-- Job --
A precise retyping is required of every line from the one containing "The OpenSCAD and" down to the one containing "spray_arm(upper_arm_r, upper_arm_t, 7, 12, false);", both included, and of no other line.

-- Given information --
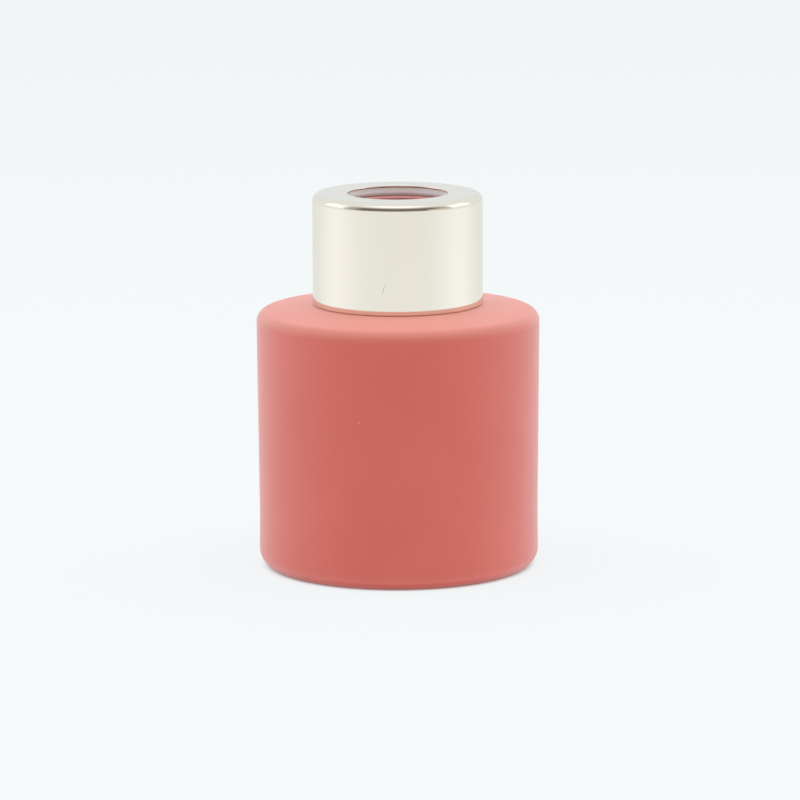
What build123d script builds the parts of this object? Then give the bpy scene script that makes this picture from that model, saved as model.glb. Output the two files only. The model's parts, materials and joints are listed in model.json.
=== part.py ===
--
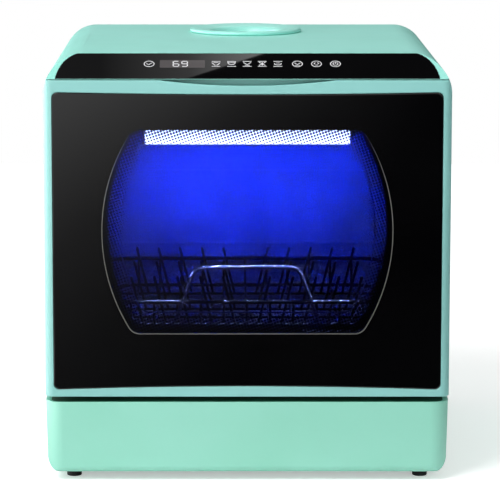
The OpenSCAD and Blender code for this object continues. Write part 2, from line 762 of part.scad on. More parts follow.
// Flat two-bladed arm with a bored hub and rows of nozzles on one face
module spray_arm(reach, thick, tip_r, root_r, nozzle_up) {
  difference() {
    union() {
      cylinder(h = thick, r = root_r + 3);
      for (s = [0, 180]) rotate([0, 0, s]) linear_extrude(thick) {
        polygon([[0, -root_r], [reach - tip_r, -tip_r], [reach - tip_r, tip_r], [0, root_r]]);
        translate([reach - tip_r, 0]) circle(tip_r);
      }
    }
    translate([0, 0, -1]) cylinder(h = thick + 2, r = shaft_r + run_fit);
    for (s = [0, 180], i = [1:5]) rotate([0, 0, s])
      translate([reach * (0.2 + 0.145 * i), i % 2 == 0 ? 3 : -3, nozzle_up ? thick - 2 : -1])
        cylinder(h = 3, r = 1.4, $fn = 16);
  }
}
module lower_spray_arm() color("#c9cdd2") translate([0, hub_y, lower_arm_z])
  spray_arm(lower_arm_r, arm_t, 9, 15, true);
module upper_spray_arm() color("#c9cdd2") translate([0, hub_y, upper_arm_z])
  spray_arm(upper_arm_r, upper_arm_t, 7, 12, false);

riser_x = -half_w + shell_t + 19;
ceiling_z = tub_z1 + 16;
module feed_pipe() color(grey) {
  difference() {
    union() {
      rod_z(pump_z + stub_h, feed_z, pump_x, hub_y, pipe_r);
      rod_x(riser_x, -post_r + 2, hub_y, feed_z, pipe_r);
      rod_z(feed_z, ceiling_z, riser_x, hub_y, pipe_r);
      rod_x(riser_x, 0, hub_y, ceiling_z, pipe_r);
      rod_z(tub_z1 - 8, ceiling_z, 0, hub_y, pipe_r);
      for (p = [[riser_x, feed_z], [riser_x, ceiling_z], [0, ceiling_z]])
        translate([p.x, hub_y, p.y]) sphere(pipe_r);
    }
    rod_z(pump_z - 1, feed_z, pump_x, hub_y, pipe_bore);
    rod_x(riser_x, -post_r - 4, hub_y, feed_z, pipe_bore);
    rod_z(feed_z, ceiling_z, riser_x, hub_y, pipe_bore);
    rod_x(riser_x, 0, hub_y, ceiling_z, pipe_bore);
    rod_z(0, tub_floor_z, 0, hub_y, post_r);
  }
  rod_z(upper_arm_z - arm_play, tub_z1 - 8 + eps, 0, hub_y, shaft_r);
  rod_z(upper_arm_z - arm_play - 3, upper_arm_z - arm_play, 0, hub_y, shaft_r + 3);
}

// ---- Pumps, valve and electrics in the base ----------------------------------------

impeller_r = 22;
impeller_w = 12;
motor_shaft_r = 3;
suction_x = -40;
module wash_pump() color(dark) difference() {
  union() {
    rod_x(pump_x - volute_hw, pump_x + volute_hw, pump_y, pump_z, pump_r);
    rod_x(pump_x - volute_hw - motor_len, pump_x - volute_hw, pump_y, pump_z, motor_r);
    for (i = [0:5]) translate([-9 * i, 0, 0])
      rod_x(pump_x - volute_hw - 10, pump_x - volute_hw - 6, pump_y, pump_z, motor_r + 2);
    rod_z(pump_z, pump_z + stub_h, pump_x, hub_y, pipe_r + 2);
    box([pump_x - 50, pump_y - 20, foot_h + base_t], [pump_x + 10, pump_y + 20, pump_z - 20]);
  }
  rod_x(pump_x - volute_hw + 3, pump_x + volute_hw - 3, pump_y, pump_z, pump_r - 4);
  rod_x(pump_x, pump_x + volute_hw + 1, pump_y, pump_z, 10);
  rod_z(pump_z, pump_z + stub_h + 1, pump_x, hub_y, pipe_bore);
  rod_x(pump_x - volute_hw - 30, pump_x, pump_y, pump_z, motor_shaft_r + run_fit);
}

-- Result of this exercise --
The OpenSCAD and Blender code for this object continues. Write part 2, from line 762 of part.scad on. More parts follow.
// Flat two-bladed arm with a bored hub and rows of nozzles on one face
module spray_arm(reach, thick, tip_r, root_r, nozzle_up) {
  difference() {
    union() {
      cylinder(h = thick, r = root_r + 3);
      for (s = [0, 180]) rotate([0, 0, s]) linear_extrude(thick) {
        polygon([[0, -root_r], [reach - tip_r, -tip_r], [reach - tip_r, tip_r], [0, root_r]]);
        translate([reach - tip_r, 0]) circle(tip_r);
      }
    }
    translate([0, 0, -1]) cylinder(h = thick + 2, r = shaft_r + run_fit);
    for (s = [0, 180], i = [1:5]) rotate([0, 0, s])
      translate([reach * (0.2 + 0.145 * i), i % 2 == 0 ? 3 : -3, nozzle_up ? thick - 2 : -1])
        cylinder(h = 3, r = 1.4, $fn = 16);
  }
}
module lower_spray_arm() color("#c9cdd2") translate([0, hub_y, lower_arm_z])
  spray_arm(lower_arm_r, arm_t, 9, 15, true);
module upper_spray_arm() color("#c9cdd2") translate([0, hub_y, upper_arm_z])
  spray_arm(upper_arm_r, upper_arm_t, 7, 12, false);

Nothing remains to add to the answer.